▼▼▼
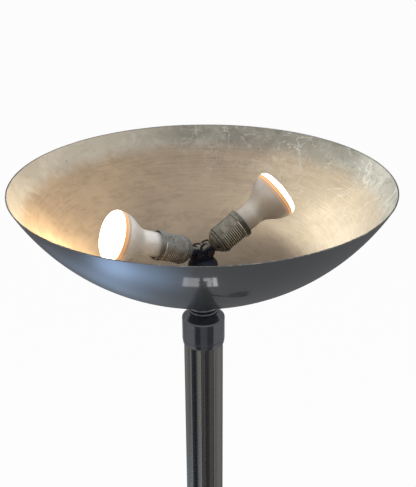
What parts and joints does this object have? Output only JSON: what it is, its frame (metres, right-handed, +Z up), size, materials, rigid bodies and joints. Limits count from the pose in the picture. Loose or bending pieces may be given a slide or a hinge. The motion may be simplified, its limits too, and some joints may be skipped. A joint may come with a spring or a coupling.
{
  "type": "floor lamp",
  "caption": "Torchiere floor lamp: wide metal bowl with tilting lampholders, fluted column, square base and a jointed reading light.",
  "frame": {"origin": "middle of the base's underside, on the floor, under the column's axis", "axes": "+Z up along the column, -Y towards the front with the dimmer knob, +X to the right"},
  "size_m": [0.4699, 0.47, 1.75],
  "materials": {
    "dark_nickel": "polished, dark",
    "cast_iron": "rough",
    "felt": "matt",
    "steel": "zinc plated",
    "black_rubber": "matt",
    "column_metal": "satin, dark",
    "polished_nickel": "polished black nickel",
    "alloy": "turned",
    "black_plastic": "satin",
    "bowl_metal": "spun, satin",
    "black_carrier": "satin black",
    "frosted_glass": "frosted",
    "ceramic": "glazed",
    "aged_metal": "aged",
    "brass": "plain",
    "bulb_plastic": "smooth",
    "diffuser": "lit"
  },
  "bodies": {
    "stand": {"base_cover": "dark_nickel", "base_weight": "cast_iron", "base_felt": "felt", "tie_washer": "steel", "tie_nut": "steel", "cable_grommet": "black_rubber", "lower_column": "column_metal", "middle_column": "column_metal", "upper_column": "column_metal", "joint_ring": "polished_nickel", "column_flange": "polished_nickel", "column_spigots": "alloy", "swivel_journal": "alloy", "shoulder_ring": "polished_nickel", "dimmer_ring": "polished_nickel", "dimmer_body": "black_plastic", "neck_spindle": "polished_nickel", "cup_plate": "polished_nickel", "neck_ring": "polished_nickel", "collar": "polished_nickel", "bowl": "bowl_metal", "bowl_washer": "steel", "lamp_carrier": "black_carrier", "tie_tube": "steel", "left_tilt_pin": "steel", "right_tilt_pin": "steel"},
    "right_light": {"right_holder_cap": "aged_metal", "right_holder_barrel": "aged_metal", "right_holder_ring": "aged_metal", "right_insulator": "ceramic", "right_screw_shell": "brass", "right_contact": "brass", "right_bulb_cap": "alloy", "right_bulb_body": "bulb_plastic", "right_bulb_diffuser": "diffuser", "right_lead": "black_rubber"},
    "left_light": {"left_holder_cap": "aged_metal", "left_holder_barrel": "aged_metal", "left_holder_ring": "aged_metal", "left_insulator": "ceramic", "left_screw_shell": "brass", "left_contact": "brass", "left_bulb_cap": "alloy", "left_bulb_body": "bulb_plastic", "left_bulb_diffuser": "diffuser", "left_lead": "black_rubber"},
    "dimmer": {"dimmer_knob": "black_plastic"},
    "swivel": {"swivel_ring": "polished_nickel", "arm_pin": "steel"},
    "arm": {"reading_arm": "polished_nickel", "head_pin": "steel"},
    "head": {"head_knuckle": "polished_nickel", "reading_shade": "dark_nickel", "reading_holder": "black_plastic", "reading_insert": "ceramic", "reading_bulb_cap": "alloy", "reading_bulb": "frosted_glass", "switch_body": "black_plastic"},
    "switch": {"switch_knob": "black_plastic"}
  },
  "joints": [
    {"name": "right_tilt", "type": "hinge", "parent": "stand", "child": "right_light", "pos_m": [0.0057, 0.00254, 1.65548], "axis": [0.4067, -0.9135, 0], "range_deg": [-12, 28]},
    {"name": "left_tilt", "type": "hinge", "parent": "stand", "child": "left_light", "pos_m": [-0.00899, -0.004, 1.65548], "axis": [-0.4067, 0.9135, 0], "range_deg": [-2, 38]},
    {"name": "dimmer_turn", "type": "hinge", "parent": "stand", "child": "dimmer", "pos_m": [0, -0.032, 1.097], "axis": [0, 1, 0], "range_deg": [0, 270]},
    {"name": "ring_swivel", "type": "hinge", "parent": "stand", "child": "swivel", "pos_m": [0, 0, 1.131], "axis": [0, 0, 1], "range_deg": [-150, 150]},
    {"name": "arm_tilt", "type": "hinge", "parent": "swivel", "child": "arm", "pos_m": [0.03677, 0.03677, 1.131], "axis": [0.7071, -0.7071, 0], "range_deg": [-23, 52]},
    {"name": "head_tilt", "type": "hinge", "parent": "arm", "child": "head", "pos_m": [0.12857, 0.12857, 1.1378], "axis": [0.7071, -0.7071, 0], "range_deg": [-19, 88]},
    {"name": "switch_turn", "type": "hinge", "parent": "head", "child": "switch", "pos_m": [0.14412, 0.11301, 1.0948], "axis": [-0.7071, 0.7071, 0], "range_deg": [0, 90]}
  ]
}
▲▲▲
**Your goal:** Copy out the full listing exactly.

**Exercise output:**
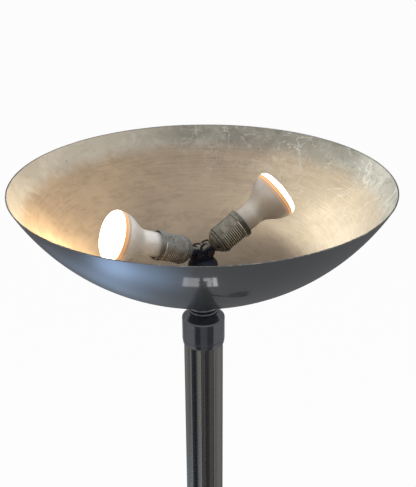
What parts and joints does this object have? Output only JSON: what it is, its frame (metres, right-handed, +Z up), size, materials, rigid bodies and joints. Limits count from the pose in the picture. Loose or bending pieces may be given a slide or a hinge. The motion may be simplified, its limits too, and some joints may be skipped. A joint may come with a spring or a coupling.
{
  "type": "floor lamp",
  "caption": "Torchiere floor lamp: wide metal bowl with tilting lampholders, fluted column, square base and a jointed reading light.",
  "frame": {"origin": "middle of the base's underside, on the floor, under the column's axis", "axes": "+Z up along the column, -Y towards the front with the dimmer knob, +X to the right"},
  "size_m": [0.4699, 0.47, 1.75],
  "materials": {
    "dark_nickel": "polished, dark",
    "cast_iron": "rough",
    "felt": "matt",
    "steel": "zinc plated",
    "black_rubber": "matt",
    "column_metal": "satin, dark",
    "polished_nickel": "polished black nickel",
    "alloy": "turned",
    "black_plastic": "satin",
    "bowl_metal": "spun, satin",
    "black_carrier": "satin black",
    "frosted_glass": "frosted",
    "ceramic": "glazed",
    "aged_metal": "aged",
    "brass": "plain",
    "bulb_plastic": "smooth",
    "diffuser": "lit"
  },
  "bodies": {
    "stand": {"base_cover": "dark_nickel", "base_weight": "cast_iron", "base_felt": "felt", "tie_washer": "steel", "tie_nut": "steel", "cable_grommet": "black_rubber", "lower_column": "column_metal", "middle_column": "column_metal", "upper_column": "column_metal", "joint_ring": "polished_nickel", "column_flange": "polished_nickel", "column_spigots": "alloy", "swivel_journal": "alloy", "shoulder_ring": "polished_nickel", "dimmer_ring": "polished_nickel", "dimmer_body": "black_plastic", "neck_spindle": "polished_nickel", "cup_plate": "polished_nickel", "neck_ring": "polished_nickel", "collar": "polished_nickel", "bowl": "bowl_metal", "bowl_washer": "steel", "lamp_carrier": "black_carrier", "tie_tube": "steel", "left_tilt_pin": "steel", "right_tilt_pin": "steel"},
    "right_light": {"right_holder_cap": "aged_metal", "right_holder_barrel": "aged_metal", "right_holder_ring": "aged_metal", "right_insulator": "ceramic", "right_screw_shell": "brass", "right_contact": "brass", "right_bulb_cap": "alloy", "right_bulb_body": "bulb_plastic", "right_bulb_diffuser": "diffuser", "right_lead": "black_rubber"},
    "left_light": {"left_holder_cap": "aged_metal", "left_holder_barrel": "aged_metal", "left_holder_ring": "aged_metal", "left_insulator": "ceramic", "left_screw_shell": "brass", "left_contact": "brass", "left_bulb_cap": "alloy", "left_bulb_body": "bulb_plastic", "left_bulb_diffuser": "diffuser", "left_lead": "black_rubber"},
    "dimmer": {"dimmer_knob": "black_plastic"},
    "swivel": {"swivel_ring": "polished_nickel", "arm_pin": "steel"},
    "arm": {"reading_arm": "polished_nickel", "head_pin": "steel"},
    "head": {"head_knuckle": "polished_nickel", "reading_shade": "dark_nickel", "reading_holder": "black_plastic", "reading_insert": "ceramic", "reading_bulb_cap": "alloy", "reading_bulb": "frosted_glass", "switch_body": "black_plastic"},
    "switch": {"switch_knob": "black_plastic"}
  },
  "joints": [
    {"name": "right_tilt", "type": "hinge", "parent": "stand", "child": "right_light", "pos_m": [0.0057, 0.00254, 1.65548], "axis": [0.4067, -0.9135, 0], "range_deg": [-12, 28]},
    {"name": "left_tilt", "type": "hinge", "parent": "stand", "child": "left_light", "pos_m": [-0.00899, -0.004, 1.65548], "axis": [-0.4067, 0.9135, 0], "range_deg": [-2, 38]},
    {"name": "dimmer_turn", "type": "hinge", "parent": "stand", "child": "dimmer", "pos_m": [0, -0.032, 1.097], "axis": [0, 1, 0], "range_deg": [0, 270]},
    {"name": "ring_swivel", "type": "hinge", "parent": "stand", "child": "swivel", "pos_m": [0, 0, 1.131], "axis": [0, 0, 1], "range_deg": [-150, 150]},
    {"name": "arm_tilt", "type": "hinge", "parent": "swivel", "child": "arm", "pos_m": [0.03677, 0.03677, 1.131], "axis": [0.7071, -0.7071, 0], "range_deg": [-23, 52]},
    {"name": "head_tilt", "type": "hinge", "parent": "arm", "child": "head", "pos_m": [0.12857, 0.12857, 1.1378], "axis": [0.7071, -0.7071, 0], "range_deg": [-19, 88]},
    {"name": "switch_turn", "type": "hinge", "parent": "head", "child": "switch", "pos_m": [0.14412, 0.11301, 1.0948], "axis": [-0.7071, 0.7071, 0], "range_deg": [0, 90]}
  ]
}